Instructions to follow - Return every entry exactly.

Provided data -

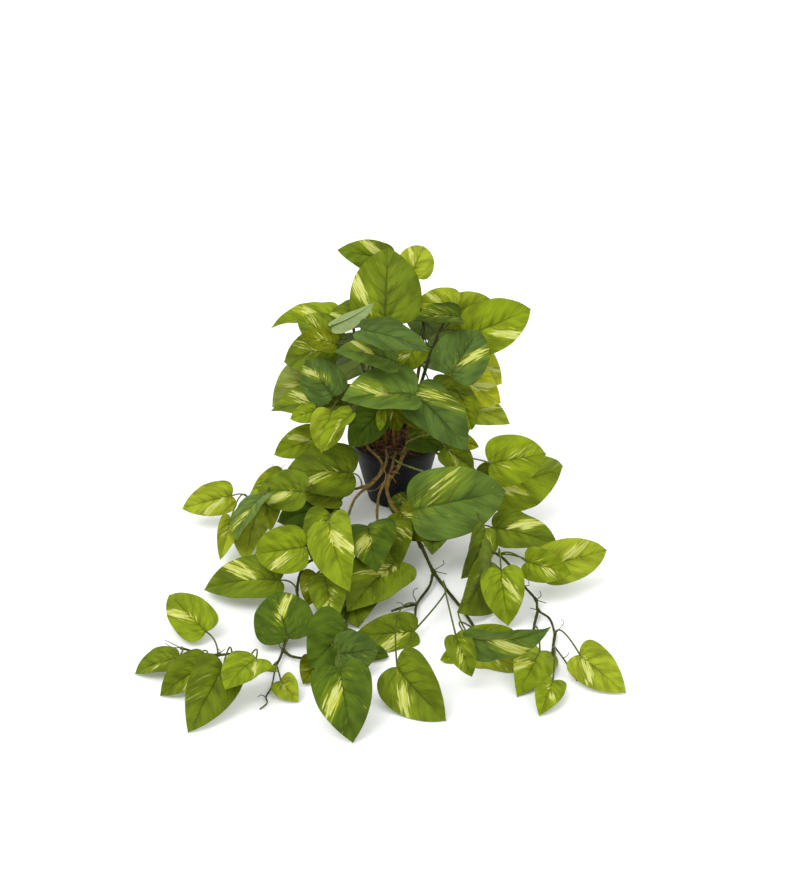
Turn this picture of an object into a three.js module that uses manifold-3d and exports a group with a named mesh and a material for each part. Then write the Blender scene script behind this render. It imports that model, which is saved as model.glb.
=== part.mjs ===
// A potted pothos: variegated heart-shaped leaves on stems that stand in a crown and trail over the pot's
// front. Lengths are millimetres. +Z is up, the trailing stems run towards -Y, and the origin is the middle
// of the pot's base.
import * as THREE from "three";
import { mergeVertices } from "three/addons/utils/BufferGeometryUtils.js";
import Module from "manifold-3d";

// Pot
const POT_HEIGHT = 90;
const POT_BASE_RADIUS = 39;
const POT_LIP_RADIUS = 62.5;
const POT_WALL = 1.8;
const LIP_HEIGHT = 10;
const LIP_STEP = 2.4; // how far the lip stands out past the wall
const FOOT_BEVEL = 1.5;
const POT_SIDES = 28;
const WALL_RADIUS = POT_LIP_RADIUS - LIP_STEP - 1; // the wall's outer radius where the lip begins

// Growing medium
const SOIL_CLEARANCE = 0.3;
const SOIL_TOP = 82;
const SOIL_LUMP = 2.2; // how high the surface's lumps rise
const SOIL_FADE = 54; // the radius at which they have faded out
const SOIL_SIDES = 21;
const ROOT_DEPTH = 28; // how deep a stem's foot stands in the medium
const HOLE_CLEARANCE = 0.6;
const HOLE_SIDES = 6;

// Stems, petioles and rootlets
const STEM_RADIUS = 1.9;
const WOODY_RADIUS = 2.6;
const PETIOLE_RADIUS = 1.05;
const ROOTLET_RADIUS = 0.75;
const TWIG_RADIUS = 0.95;
const STEM_SIDES = 5;
const PETIOLE_SIDES = 3;
const PETIOLE_STEPS = 2;
const KNOT_SWELL = 1.45; // a knot's radius, in stem radii

// Leaf blades
const BLADE_THICKNESS = 0.9;
const GROUND_CLEARANCE = 1; // a blade that would dip under the surface lies along it at this height
const PETIOLE_OVERLAP = 0.3; // share of the midrib's first stretch that the petiole runs along

// Half of a blade's outline from the notch at its foot to its tip: share of the length, share of the half
// width, and the place on the midrib that this point's side vein starts from.
const MARGIN = [
  [0, 0, 0],
  [-0.08, 0.36, 0],
  [-0.05, 0.75, 0],
  [0.1, 0.98, 0],
  [0.3, 1, 1],
  [0.56, 0.86, 1],
  [0.82, 0.47, 2],
  [1, 0, 3],
];
const MIDRIB = [0, 0.22, 0.6, 1];

// The viewpoint that the leaves' places are given from: a pixel of the 800 x 880 picture is a line of sight.
const EYE = new THREE.Vector3(5.7, -2207, 1174);
const EYE_PITCH = THREE.MathUtils.degToRad(26.2);
const FOCAL_PIXELS = 1750;
const MIDDLE_PIXEL = [400, 440];

// The two stems behind the crown: their leaves face a far point up behind the plant, and swing round it.
const BACK_EYE = new THREE.Vector3(0, 1500, 1500);
const BACK_FOOT = [16, 26];
const BACK_LEAVES = 5;
const BACK_SWING = [0.6, 1.6]; // radians from straight back towards the side
const BACK_HEIGHT = [108, 260];
const BACK_REACH = [62, 38];
const BACK_LEAF_LENGTH = [76, 98];
const BACK_DROOP = [0.5, 1]; // radians
const GOLDEN_SHARE = 0.618;

function sight(u, v) {
  const right = (u - MIDDLE_PIXEL[0]) / FOCAL_PIXELS;
  const down = (v - MIDDLE_PIXEL[1]) / FOCAL_PIXELS;
  const sin = Math.sin(EYE_PITCH);
  const cos = Math.cos(EYE_PITCH);
  return new THREE.Vector3(right, cos - down * sin, -sin - down * cos);
}

// The point seen at pixel (u, v) whose depth in the model is y.
function back(u, v, y) {
  const line = sight(u, v);
  return line.multiplyScalar((y - EYE.y) / line.y).add(EYE);
}

// The point seen at pixel (u, v) that is z above the surface.
function over(u, v, z) {
  const line = sight(u, v);
  return line.multiplyScalar((z - EYE.z) / line.z).add(EYE);
}

function at(x, y, z) {
  return new THREE.Vector3(x, y, z);
}

const wasm = await Module();
wasm.setup();

function solidOf(geometry) {
  const bare = geometry.clone();
  bare.deleteAttribute("normal");
  bare.deleteAttribute("uv");
  const merged = mergeVertices(bare, 1e-3);
  return new wasm.Manifold(
    new wasm.Mesh({
      numProp: 3,
      vertProperties: merged.attributes.position.array,
      triVerts: new Uint32Array(merged.index.array),
    }),
  );
}

function geometryOf(solid) {
  const mesh = solid.getMesh();
  const geometry = new THREE.BufferGeometry();
  geometry.setAttribute("position", new THREE.BufferAttribute(mesh.vertProperties, 3));
  geometry.setIndex(new THREE.BufferAttribute(mesh.triVerts, 1));
  geometry.computeVertexNormals();
  return geometry;
}

// One solid of all these. Where they seal a small hollow, its shell comes apart here and is filled.
function fuse(solids) {
  const shells = solids.reduce((whole, piece) => whole.add(piece)).decompose();
  return shells.reduce((largest, shell) => (shell.volume() > largest.volume() ? shell : largest));
}

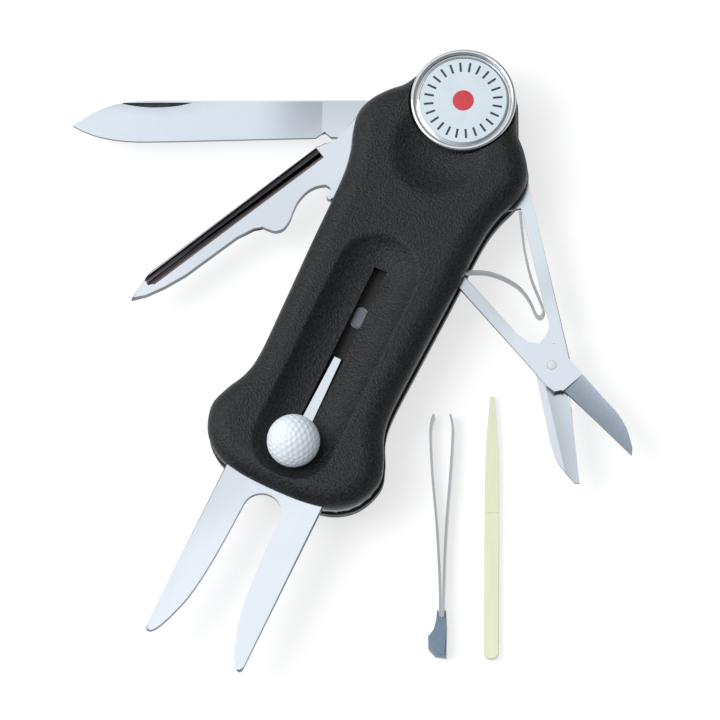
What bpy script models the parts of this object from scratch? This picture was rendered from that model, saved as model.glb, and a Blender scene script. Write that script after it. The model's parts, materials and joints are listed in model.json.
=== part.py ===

Expected answer -
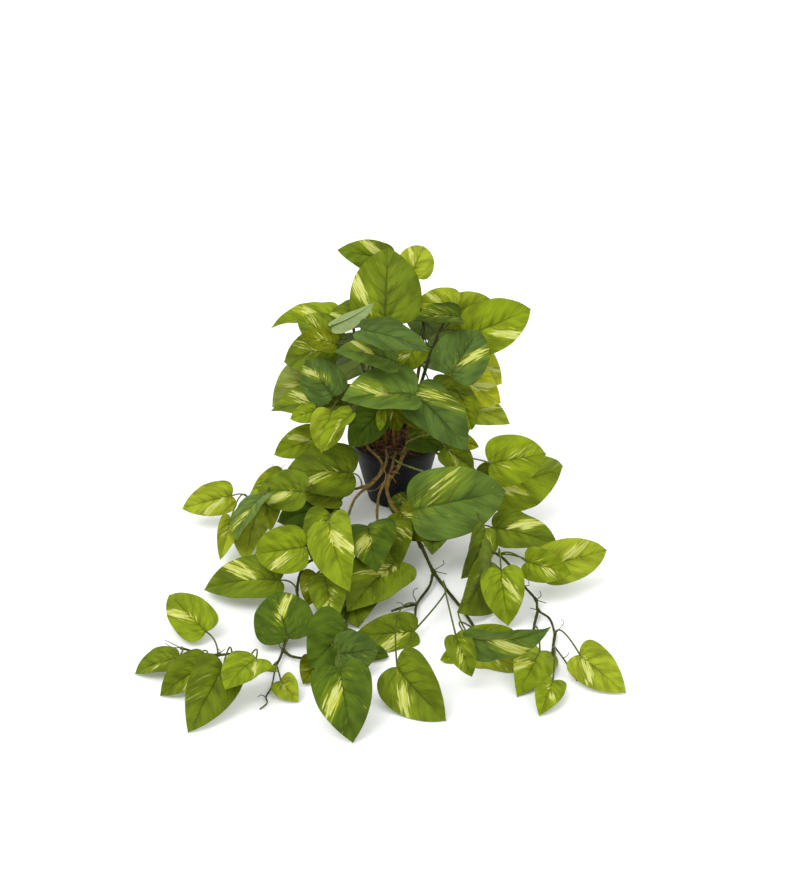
Turn this picture of an object into a three.js module that uses manifold-3d and exports a group with a named mesh and a material for each part. Then write the Blender scene script behind this render. It imports that model, which is saved as model.glb.
=== part.mjs ===
// A potted pothos: variegated heart-shaped leaves on stems that stand in a crown and trail over the pot's
// front. Lengths are millimetres. +Z is up, the trailing stems run towards -Y, and the origin is the middle
// of the pot's base.
import * as THREE from "three";
import { mergeVertices } from "three/addons/utils/BufferGeometryUtils.js";
import Module from "manifold-3d";

// Pot
const POT_HEIGHT = 90;
const POT_BASE_RADIUS = 39;
const POT_LIP_RADIUS = 62.5;
const POT_WALL = 1.8;
const LIP_HEIGHT = 10;
const LIP_STEP = 2.4; // how far the lip stands out past the wall
const FOOT_BEVEL = 1.5;
const POT_SIDES = 28;
const WALL_RADIUS = POT_LIP_RADIUS - LIP_STEP - 1; // the wall's outer radius where the lip begins

// Growing medium
const SOIL_CLEARANCE = 0.3;
const SOIL_TOP = 82;
const SOIL_LUMP = 2.2; // how high the surface's lumps rise
const SOIL_FADE = 54; // the radius at which they have faded out
const SOIL_SIDES = 21;
const ROOT_DEPTH = 28; // how deep a stem's foot stands in the medium
const HOLE_CLEARANCE = 0.6;
const HOLE_SIDES = 6;

// Stems, petioles and rootlets
const STEM_RADIUS = 1.9;
const WOODY_RADIUS = 2.6;
const PETIOLE_RADIUS = 1.05;
const ROOTLET_RADIUS = 0.75;
const TWIG_RADIUS = 0.95;
const STEM_SIDES = 5;
const PETIOLE_SIDES = 3;
const PETIOLE_STEPS = 2;
const KNOT_SWELL = 1.45; // a knot's radius, in stem radii

// Leaf blades
const BLADE_THICKNESS = 0.9;
const GROUND_CLEARANCE = 1; // a blade that would dip under the surface lies along it at this height
const PETIOLE_OVERLAP = 0.3; // share of the midrib's first stretch that the petiole runs along

// Half of a blade's outline from the notch at its foot to its tip: share of the length, share of the half
// width, and the place on the midrib that this point's side vein starts from.
const MARGIN = [
  [0, 0, 0],
  [-0.08, 0.36, 0],
  [-0.05, 0.75, 0],
  [0.1, 0.98, 0],
  [0.3, 1, 1],
  [0.56, 0.86, 1],
  [0.82, 0.47, 2],
  [1, 0, 3],
];
const MIDRIB = [0, 0.22, 0.6, 1];

// The viewpoint that the leaves' places are given from: a pixel of the 800 x 880 picture is a line of sight.
const EYE = new THREE.Vector3(5.7, -2207, 1174);
const EYE_PITCH = THREE.MathUtils.degToRad(26.2);
const FOCAL_PIXELS = 1750;
const MIDDLE_PIXEL = [400, 440];

// The two stems behind the crown: their leaves face a far point up behind the plant, and swing round it.
const BACK_EYE = new THREE.Vector3(0, 1500, 1500);
const BACK_FOOT = [16, 26];
const BACK_LEAVES = 5;
const BACK_SWING = [0.6, 1.6]; // radians from straight back towards the side
const BACK_HEIGHT = [108, 260];
const BACK_REACH = [62, 38];
const BACK_LEAF_LENGTH = [76, 98];
const BACK_DROOP = [0.5, 1]; // radians
const GOLDEN_SHARE = 0.618;

function sight(u, v) {
  const right = (u - MIDDLE_PIXEL[0]) / FOCAL_PIXELS;
  const down = (v - MIDDLE_PIXEL[1]) / FOCAL_PIXELS;
  const sin = Math.sin(EYE_PITCH);
  const cos = Math.cos(EYE_PITCH);
  return new THREE.Vector3(right, cos - down * sin, -sin - down * cos);
}

// The point seen at pixel (u, v) whose depth in the model is y.
function back(u, v, y) {
  const line = sight(u, v);
  return line.multiplyScalar((y - EYE.y) / line.y).add(EYE);
}

// The point seen at pixel (u, v) that is z above the surface.
function over(u, v, z) {
  const line = sight(u, v);
  return line.multiplyScalar((z - EYE.z) / line.z).add(EYE);
}

function at(x, y, z) {
  return new THREE.Vector3(x, y, z);
}

const wasm = await Module();
wasm.setup();

function solidOf(geometry) {
  const bare = geometry.clone();
  bare.deleteAttribute("normal");
  bare.deleteAttribute("uv");
  const merged = mergeVertices(bare, 1e-3);
  return new wasm.Manifold(
    new wasm.Mesh({
      numProp: 3,
      vertProperties: merged.attributes.position.array,
      triVerts: new Uint32Array(merged.index.array),
    }),
  );
}

function geometryOf(solid) {
  const mesh = solid.getMesh();
  const geometry = new THREE.BufferGeometry();
  geometry.setAttribute("position", new THREE.BufferAttribute(mesh.vertProperties, 3));
  geometry.setIndex(new THREE.BufferAttribute(mesh.triVerts, 1));
  geometry.computeVertexNormals();
  return geometry;
}

// One solid of all these. Where they seal a small hollow, its shell comes apart here and is filled.
function fuse(solids) {
  const shells = solids.reduce((whole, piece) => whole.add(piece)).decompose();
  return shells.reduce((largest, shell) => (shell.volume() > largest.volume() ? shell : largest));
}

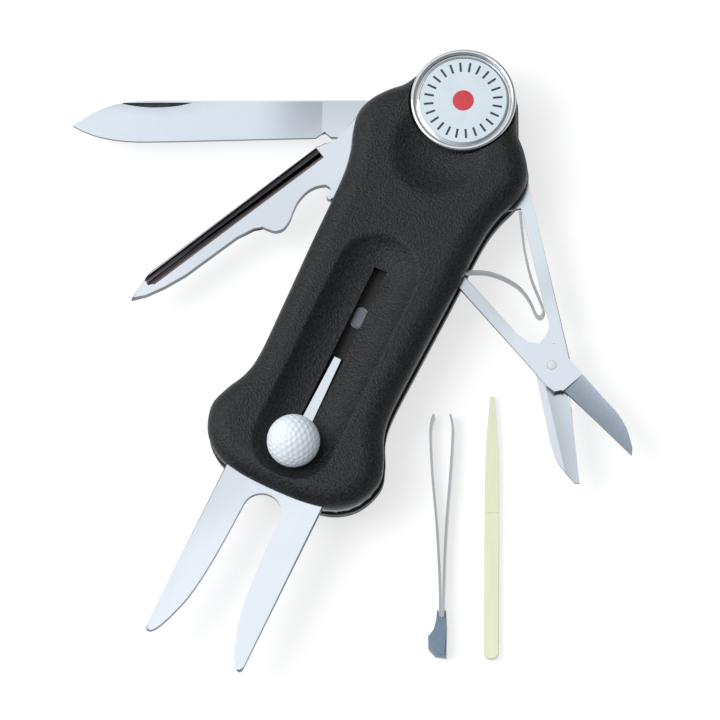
What bpy script models the parts of this object from scratch? This picture was rendered from that model, saved as model.glb, and a Blender scene script. Write that script after it. The model's parts, materials and joints are listed in model.json.
=== part.py ===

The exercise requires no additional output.